■ **Records**
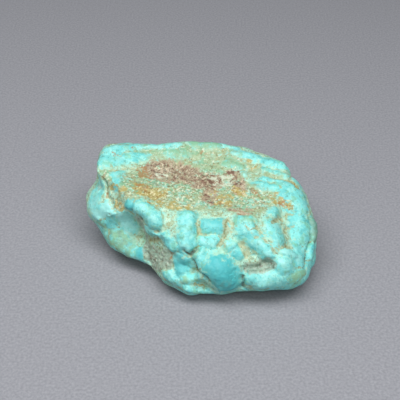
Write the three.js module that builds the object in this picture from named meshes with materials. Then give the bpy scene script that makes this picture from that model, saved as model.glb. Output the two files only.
...
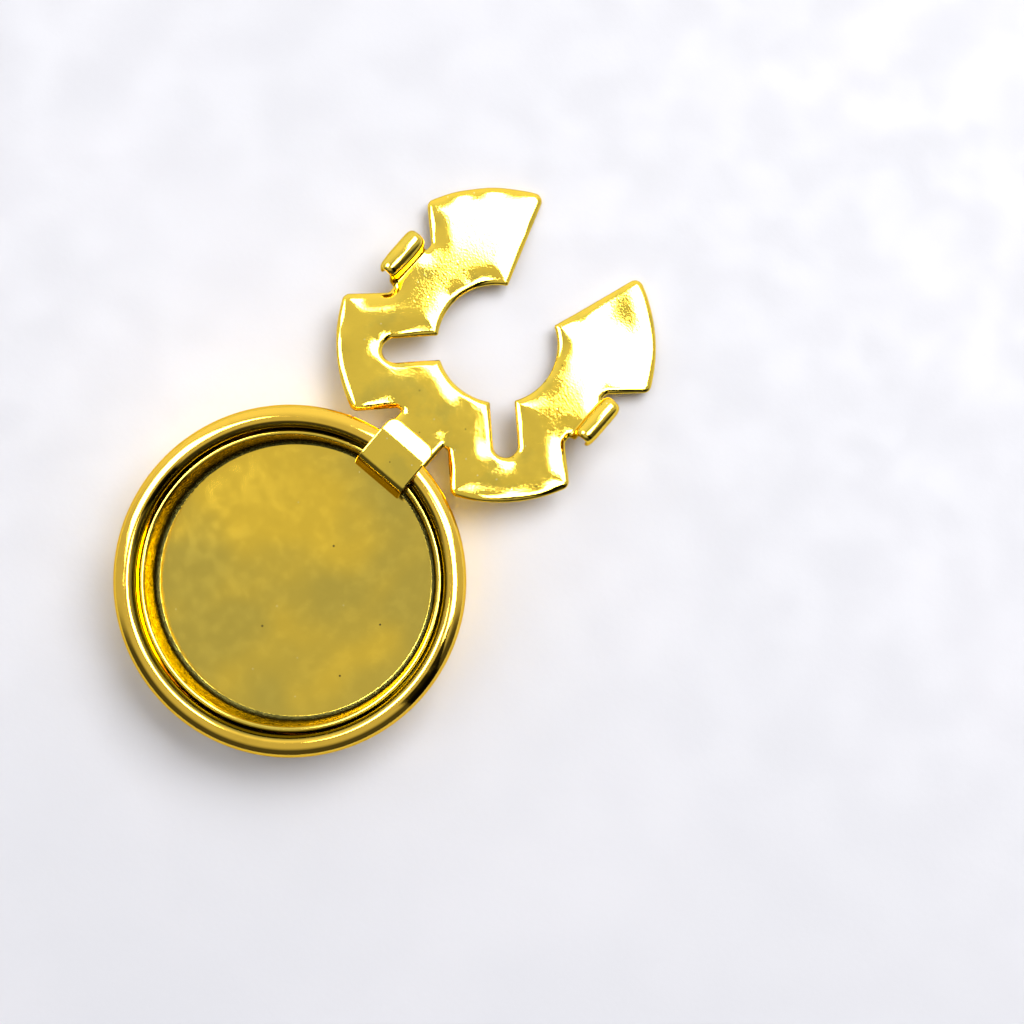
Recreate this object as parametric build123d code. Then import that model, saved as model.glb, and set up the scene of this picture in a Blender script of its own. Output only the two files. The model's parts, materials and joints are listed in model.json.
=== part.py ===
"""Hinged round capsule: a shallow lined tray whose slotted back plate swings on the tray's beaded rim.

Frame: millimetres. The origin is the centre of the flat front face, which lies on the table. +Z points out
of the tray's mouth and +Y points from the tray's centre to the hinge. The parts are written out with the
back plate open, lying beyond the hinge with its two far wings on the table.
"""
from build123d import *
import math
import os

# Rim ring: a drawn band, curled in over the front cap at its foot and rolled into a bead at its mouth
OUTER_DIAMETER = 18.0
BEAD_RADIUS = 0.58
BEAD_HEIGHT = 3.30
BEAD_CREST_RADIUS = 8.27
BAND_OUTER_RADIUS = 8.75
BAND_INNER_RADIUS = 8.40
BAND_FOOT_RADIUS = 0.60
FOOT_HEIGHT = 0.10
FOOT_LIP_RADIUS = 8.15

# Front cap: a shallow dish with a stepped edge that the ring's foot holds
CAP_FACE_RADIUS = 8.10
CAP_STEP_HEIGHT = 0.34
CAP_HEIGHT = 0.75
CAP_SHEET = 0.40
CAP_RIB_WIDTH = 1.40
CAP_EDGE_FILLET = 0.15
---
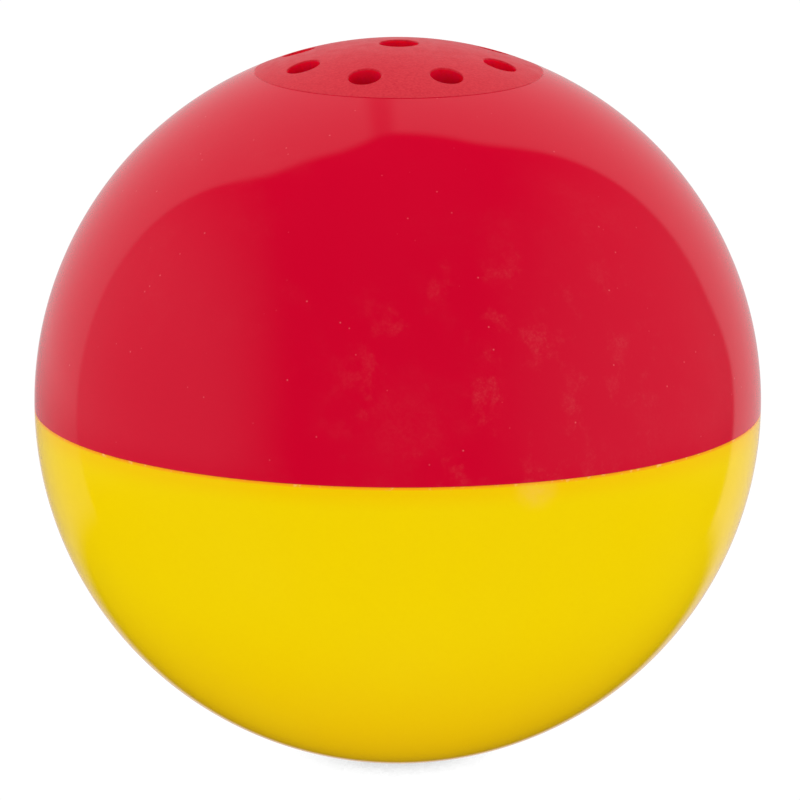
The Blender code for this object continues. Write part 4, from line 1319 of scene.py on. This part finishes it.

■ **Goal of the exercise**
Starting at the line that contains "Recreate this object" and ending at the line that contains "CAP_EDGE_FILLET = 0.15", retype each line exactly; omit everything outside that range.

■ **Completed exercise**
Recreate this object as parametric build123d code. Then import that model, saved as model.glb, and set up the scene of this picture in a Blender script of its own. Output only the two files. The model's parts, materials and joints are listed in model.json.
=== part.py ===
"""Hinged round capsule: a shallow lined tray whose slotted back plate swings on the tray's beaded rim.

Frame: millimetres. The origin is the centre of the flat front face, which lies on the table. +Z points out
of the tray's mouth and +Y points from the tray's centre to the hinge. The parts are written out with the
back plate open, lying beyond the hinge with its two far wings on the table.
"""
from build123d import *
import math
import os

# Rim ring: a drawn band, curled in over the front cap at its foot and rolled into a bead at its mouth
OUTER_DIAMETER = 18.0
BEAD_RADIUS = 0.58
BEAD_HEIGHT = 3.30
BEAD_CREST_RADIUS = 8.27
BAND_OUTER_RADIUS = 8.75
BAND_INNER_RADIUS = 8.40
BAND_FOOT_RADIUS = 0.60
FOOT_HEIGHT = 0.10
FOOT_LIP_RADIUS = 8.15

# Front cap: a shallow dish with a stepped edge that the ring's foot holds
CAP_FACE_RADIUS = 8.10
CAP_STEP_HEIGHT = 0.34
CAP_HEIGHT = 0.75
CAP_SHEET = 0.40
CAP_RIB_WIDTH = 1.40
CAP_EDGE_FILLET = 0.15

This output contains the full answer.